▶ **Task directions**: Set down each line from the one containing "return ring_frame() *" to the one containing "low, high = Vector((1e9,)", inclusive, exactly as written and with nothing further.

▶ **Raw data**:
* Start *
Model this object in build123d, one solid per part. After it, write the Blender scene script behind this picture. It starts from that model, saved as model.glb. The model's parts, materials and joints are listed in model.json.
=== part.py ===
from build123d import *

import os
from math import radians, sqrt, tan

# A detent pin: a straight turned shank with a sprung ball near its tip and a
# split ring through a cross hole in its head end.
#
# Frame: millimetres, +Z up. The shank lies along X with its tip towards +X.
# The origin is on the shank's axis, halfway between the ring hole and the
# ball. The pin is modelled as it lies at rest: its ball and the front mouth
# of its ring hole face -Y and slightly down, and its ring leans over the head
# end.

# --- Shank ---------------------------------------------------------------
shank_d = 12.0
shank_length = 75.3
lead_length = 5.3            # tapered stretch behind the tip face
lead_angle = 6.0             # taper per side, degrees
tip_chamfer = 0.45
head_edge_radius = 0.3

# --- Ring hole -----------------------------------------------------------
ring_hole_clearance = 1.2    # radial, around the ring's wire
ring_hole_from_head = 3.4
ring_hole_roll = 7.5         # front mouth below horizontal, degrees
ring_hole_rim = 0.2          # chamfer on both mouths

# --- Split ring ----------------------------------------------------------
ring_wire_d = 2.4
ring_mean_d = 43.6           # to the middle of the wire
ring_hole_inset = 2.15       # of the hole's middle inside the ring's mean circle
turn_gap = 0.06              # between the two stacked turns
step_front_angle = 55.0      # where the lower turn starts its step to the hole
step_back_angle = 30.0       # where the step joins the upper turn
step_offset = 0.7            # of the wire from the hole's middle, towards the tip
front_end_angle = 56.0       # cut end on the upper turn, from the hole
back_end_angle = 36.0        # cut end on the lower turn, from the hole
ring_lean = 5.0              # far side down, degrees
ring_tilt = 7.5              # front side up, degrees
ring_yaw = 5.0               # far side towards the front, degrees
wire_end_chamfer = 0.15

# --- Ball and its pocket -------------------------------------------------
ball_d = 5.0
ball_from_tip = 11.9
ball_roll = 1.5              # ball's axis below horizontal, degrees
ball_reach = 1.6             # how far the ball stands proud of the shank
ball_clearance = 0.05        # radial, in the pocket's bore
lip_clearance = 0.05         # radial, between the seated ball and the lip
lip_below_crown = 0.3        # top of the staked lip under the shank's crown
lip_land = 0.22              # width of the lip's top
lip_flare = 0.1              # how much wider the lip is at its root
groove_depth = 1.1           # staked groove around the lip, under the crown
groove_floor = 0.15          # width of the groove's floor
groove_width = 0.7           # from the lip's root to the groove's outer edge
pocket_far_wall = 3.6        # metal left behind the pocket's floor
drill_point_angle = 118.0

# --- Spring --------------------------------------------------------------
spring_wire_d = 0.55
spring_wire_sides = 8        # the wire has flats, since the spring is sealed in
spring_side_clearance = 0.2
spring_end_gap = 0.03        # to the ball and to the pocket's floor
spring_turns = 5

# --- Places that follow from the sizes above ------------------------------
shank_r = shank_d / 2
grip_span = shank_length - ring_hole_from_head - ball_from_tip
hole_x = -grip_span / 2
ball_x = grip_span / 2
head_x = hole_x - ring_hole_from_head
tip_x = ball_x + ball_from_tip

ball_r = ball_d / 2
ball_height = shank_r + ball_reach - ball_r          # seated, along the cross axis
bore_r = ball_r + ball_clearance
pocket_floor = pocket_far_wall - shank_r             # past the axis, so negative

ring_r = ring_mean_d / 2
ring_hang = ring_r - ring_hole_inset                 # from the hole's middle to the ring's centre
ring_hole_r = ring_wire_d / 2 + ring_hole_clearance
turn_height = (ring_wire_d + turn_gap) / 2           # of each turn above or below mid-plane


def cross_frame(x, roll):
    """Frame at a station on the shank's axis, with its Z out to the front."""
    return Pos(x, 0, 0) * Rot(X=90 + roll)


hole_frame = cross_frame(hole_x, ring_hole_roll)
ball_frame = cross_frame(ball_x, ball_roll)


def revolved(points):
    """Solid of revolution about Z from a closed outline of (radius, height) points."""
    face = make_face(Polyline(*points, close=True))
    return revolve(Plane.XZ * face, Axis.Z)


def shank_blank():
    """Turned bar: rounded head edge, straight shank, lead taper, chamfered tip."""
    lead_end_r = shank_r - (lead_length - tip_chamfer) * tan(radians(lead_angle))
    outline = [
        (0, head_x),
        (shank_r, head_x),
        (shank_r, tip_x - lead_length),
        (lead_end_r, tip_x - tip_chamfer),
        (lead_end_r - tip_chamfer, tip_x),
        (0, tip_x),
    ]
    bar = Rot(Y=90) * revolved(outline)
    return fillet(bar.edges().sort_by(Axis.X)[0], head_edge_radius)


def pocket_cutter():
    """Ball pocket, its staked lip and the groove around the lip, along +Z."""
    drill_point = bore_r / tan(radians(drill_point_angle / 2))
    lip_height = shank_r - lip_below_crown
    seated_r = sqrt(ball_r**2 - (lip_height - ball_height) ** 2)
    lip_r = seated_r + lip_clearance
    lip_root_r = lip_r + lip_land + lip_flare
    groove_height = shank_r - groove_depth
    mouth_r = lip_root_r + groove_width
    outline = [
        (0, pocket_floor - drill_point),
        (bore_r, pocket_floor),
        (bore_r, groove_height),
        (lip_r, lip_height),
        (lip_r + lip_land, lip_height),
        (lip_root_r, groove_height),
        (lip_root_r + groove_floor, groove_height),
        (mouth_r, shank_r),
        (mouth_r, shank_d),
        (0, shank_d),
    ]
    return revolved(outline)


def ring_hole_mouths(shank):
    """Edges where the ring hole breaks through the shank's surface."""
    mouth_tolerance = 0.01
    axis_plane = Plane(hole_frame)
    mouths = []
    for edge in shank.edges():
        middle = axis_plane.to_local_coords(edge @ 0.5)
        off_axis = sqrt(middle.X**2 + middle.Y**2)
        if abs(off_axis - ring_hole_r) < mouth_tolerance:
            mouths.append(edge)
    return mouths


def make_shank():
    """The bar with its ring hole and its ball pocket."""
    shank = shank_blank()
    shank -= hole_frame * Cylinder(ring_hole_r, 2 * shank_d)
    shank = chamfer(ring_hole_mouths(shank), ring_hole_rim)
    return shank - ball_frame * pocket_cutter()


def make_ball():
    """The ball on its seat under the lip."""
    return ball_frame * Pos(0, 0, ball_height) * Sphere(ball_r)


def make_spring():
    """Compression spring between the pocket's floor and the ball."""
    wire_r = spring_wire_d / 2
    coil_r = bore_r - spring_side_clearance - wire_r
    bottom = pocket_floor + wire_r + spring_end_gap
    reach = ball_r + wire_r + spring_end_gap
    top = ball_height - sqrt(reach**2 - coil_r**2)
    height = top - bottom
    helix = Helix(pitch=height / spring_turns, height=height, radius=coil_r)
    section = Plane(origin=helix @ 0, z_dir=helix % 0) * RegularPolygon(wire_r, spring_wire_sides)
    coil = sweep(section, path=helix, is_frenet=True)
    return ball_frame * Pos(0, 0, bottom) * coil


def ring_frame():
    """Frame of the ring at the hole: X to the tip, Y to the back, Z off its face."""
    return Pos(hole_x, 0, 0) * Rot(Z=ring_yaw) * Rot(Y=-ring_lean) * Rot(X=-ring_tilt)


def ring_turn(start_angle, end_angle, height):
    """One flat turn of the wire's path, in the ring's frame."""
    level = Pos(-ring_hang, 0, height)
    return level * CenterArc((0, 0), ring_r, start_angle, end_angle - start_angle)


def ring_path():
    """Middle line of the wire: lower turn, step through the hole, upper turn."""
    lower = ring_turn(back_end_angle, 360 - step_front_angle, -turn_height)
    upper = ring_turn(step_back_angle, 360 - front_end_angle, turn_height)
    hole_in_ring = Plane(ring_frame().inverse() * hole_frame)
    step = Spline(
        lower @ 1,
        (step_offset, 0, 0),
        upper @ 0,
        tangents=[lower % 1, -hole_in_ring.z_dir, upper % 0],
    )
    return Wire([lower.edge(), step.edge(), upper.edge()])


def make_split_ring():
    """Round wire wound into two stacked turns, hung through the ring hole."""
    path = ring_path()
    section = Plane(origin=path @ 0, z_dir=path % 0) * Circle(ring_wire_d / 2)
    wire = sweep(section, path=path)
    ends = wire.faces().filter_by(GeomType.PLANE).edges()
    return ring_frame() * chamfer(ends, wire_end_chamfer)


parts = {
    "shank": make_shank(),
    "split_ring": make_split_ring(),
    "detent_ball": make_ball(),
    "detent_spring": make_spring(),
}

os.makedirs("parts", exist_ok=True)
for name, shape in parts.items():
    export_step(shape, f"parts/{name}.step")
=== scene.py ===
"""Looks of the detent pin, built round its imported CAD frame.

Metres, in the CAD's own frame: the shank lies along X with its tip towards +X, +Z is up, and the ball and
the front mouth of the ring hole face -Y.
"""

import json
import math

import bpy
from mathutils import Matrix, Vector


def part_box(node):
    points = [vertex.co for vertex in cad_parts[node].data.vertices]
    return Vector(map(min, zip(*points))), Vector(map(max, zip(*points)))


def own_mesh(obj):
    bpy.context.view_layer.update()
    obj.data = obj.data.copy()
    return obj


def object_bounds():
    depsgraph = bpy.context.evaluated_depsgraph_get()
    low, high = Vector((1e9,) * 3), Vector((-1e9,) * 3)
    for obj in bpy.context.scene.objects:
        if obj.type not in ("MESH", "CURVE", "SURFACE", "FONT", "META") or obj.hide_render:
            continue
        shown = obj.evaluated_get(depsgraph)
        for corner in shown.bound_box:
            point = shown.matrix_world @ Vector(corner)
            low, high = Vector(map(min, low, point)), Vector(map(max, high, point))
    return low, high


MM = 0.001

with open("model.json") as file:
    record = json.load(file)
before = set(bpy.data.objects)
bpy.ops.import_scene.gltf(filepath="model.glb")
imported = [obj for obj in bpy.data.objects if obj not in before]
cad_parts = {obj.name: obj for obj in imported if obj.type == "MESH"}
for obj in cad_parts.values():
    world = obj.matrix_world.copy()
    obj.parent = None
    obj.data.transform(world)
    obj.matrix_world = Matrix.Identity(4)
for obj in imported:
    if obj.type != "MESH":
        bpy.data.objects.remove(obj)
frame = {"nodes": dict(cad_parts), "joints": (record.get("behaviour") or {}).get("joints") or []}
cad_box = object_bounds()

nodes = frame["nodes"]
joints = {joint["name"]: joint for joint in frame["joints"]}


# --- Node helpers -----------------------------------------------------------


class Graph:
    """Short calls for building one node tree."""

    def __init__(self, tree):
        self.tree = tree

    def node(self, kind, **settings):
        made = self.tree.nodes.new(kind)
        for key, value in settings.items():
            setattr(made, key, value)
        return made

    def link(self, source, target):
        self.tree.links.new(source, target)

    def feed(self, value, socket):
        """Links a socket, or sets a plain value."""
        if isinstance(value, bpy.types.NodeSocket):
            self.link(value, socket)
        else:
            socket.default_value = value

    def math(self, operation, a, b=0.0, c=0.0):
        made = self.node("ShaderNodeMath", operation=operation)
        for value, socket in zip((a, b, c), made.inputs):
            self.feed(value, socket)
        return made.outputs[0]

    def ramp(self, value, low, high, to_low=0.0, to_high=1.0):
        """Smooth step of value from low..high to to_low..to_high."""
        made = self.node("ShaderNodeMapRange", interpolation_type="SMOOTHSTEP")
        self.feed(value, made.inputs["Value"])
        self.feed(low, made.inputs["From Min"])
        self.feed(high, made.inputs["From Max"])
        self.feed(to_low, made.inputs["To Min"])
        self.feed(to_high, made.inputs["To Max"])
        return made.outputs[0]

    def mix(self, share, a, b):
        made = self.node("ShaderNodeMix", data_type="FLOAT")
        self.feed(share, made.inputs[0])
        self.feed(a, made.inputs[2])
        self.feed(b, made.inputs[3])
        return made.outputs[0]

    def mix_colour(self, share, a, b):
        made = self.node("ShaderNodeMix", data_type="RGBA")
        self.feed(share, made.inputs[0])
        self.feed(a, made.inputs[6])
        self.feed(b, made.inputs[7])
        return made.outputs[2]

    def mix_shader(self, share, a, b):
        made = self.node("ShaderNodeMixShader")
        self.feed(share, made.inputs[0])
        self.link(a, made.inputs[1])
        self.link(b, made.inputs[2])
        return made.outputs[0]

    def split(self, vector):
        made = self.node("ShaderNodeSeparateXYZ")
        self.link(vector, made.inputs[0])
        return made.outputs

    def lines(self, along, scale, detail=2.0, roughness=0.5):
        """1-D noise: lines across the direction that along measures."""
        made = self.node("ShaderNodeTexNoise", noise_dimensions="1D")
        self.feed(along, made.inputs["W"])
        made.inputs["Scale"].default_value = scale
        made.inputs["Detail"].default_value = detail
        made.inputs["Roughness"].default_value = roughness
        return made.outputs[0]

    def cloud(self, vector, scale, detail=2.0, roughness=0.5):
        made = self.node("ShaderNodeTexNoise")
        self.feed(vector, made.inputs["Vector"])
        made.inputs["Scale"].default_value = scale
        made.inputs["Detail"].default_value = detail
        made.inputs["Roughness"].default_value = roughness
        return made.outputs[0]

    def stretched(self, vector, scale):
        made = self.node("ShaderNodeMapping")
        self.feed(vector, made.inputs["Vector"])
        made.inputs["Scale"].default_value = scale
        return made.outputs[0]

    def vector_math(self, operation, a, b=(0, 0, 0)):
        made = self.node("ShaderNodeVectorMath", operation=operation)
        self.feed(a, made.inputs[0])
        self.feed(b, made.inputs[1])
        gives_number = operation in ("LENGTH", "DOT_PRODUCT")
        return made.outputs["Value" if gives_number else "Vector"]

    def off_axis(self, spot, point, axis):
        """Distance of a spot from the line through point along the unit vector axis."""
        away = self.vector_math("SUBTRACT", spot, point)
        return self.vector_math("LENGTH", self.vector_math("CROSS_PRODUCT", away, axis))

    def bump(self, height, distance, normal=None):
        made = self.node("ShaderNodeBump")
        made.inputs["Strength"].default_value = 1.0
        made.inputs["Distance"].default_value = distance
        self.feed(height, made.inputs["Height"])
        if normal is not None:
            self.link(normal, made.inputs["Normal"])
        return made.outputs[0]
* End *
▶ **Response for this exercise**:
    return ring_frame() * chamfer(ends, wire_end_chamfer)


parts = {
    "shank": make_shank(),
    "split_ring": make_split_ring(),
    "detent_ball": make_ball(),
    "detent_spring": make_spring(),
}

os.makedirs("parts", exist_ok=True)
for name, shape in parts.items():
    export_step(shape, f"parts/{name}.step")
=== scene.py ===
"""Looks of the detent pin, built round its imported CAD frame.

Metres, in the CAD's own frame: the shank lies along X with its tip towards +X, +Z is up, and the ball and
the front mouth of the ring hole face -Y.
"""

import json
import math

import bpy
from mathutils import Matrix, Vector


def part_box(node):
    points = [vertex.co for vertex in cad_parts[node].data.vertices]
    return Vector(map(min, zip(*points))), Vector(map(max, zip(*points)))


def own_mesh(obj):
    bpy.context.view_layer.update()
    obj.data = obj.data.copy()
    return obj


def object_bounds():
    depsgraph = bpy.context.evaluated_depsgraph_get()
    low, high = Vector((1e9,) * 3), Vector((-1e9,) * 3)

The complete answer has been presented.